Nul doute qu’il considère de même que, condamner la conduite du metteur en scène Roman Polanski, abusant sexuellement d’une mineure, est une immixtion dans la vie privée du cinéaste. Et il ne faut peut-être pas le pousser bien loin, habitué qu’il est à veiller sur la vie privée des uns et des autres, et surtout des puissants, pour qu’il se retrouve à avancer ce même argument pour protéger l’homme qui, pour satisfaire ses pulsions sexuelles, est suspecté d’avoir privé de sa vie Marie-Christine Hodeau à Milly-la-Forêt. Il y a évidemment une différence de degré entre ces différents faits, mais pas de nature : dans les trois cas, l’auteur méprise sa victime qu’il ravale au rang d’objet.

J’ai entendu un bel esprit déclarer que l’on ne pouvait, avant de faire d’un citoyen un ministre, fouiller dans son histoire pour en débusquer d’éventuels faits ou dits répréhensibles. Et pourquoi pas ? Pour un certain nombre d’emplois, on n’hésite pas à exiger des candidats qu’ils fournissent un extrait de casier judiciaire. Pourquoi en irait-il différemment pour celui de ministre ? D’autres avancent la présomption d’innocence, affirmant qu’aucun fait n’a à ce jour été établi et que l’on ne sait si le texte incriminé relate des expériences vécues ou des fantasmes. Certes, mais venant d’un camp qui a tôt fait de déclarer coupables des prévenus, l’argument prête à sourire. Et faire l’apologie de crimes n’est guère moins coupable que les commettre.

Autre argument : critiquer la conduite ainsi décrite, c’est servir le Front national.

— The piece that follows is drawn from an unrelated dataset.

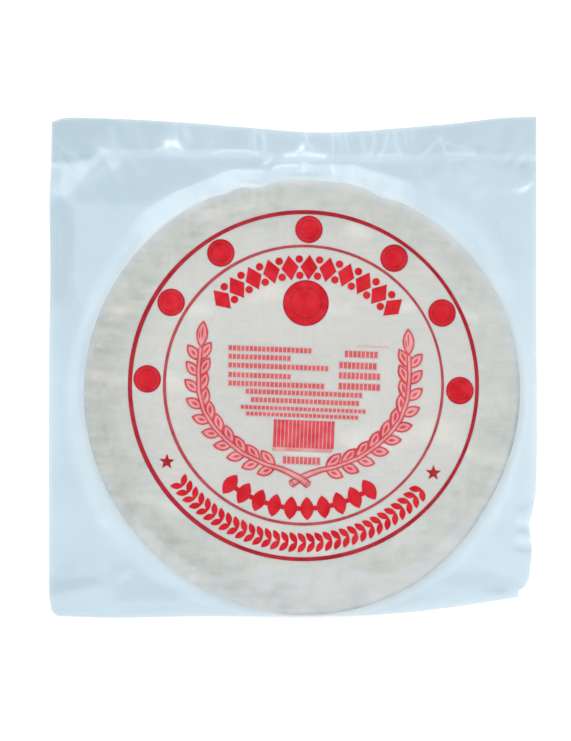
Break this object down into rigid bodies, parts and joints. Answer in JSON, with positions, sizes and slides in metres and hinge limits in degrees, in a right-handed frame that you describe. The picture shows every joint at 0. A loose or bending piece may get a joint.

Depuis quand faudrait-il s’abstenir d’apprécier la conduite d’un ministre au prétexte que le Front national l’a déjà condamné ? Dans quel pays vivons-nous, où un ministre de l’Intérieur a déjà pu impunément outrager les Auvergnats ?

Quand on s’abrite derrière la sainteté de la vie privée, c’est le plus souvent que cette vie privée a cessé d’être sainte, si tant est qu’elle l’ait jamais été.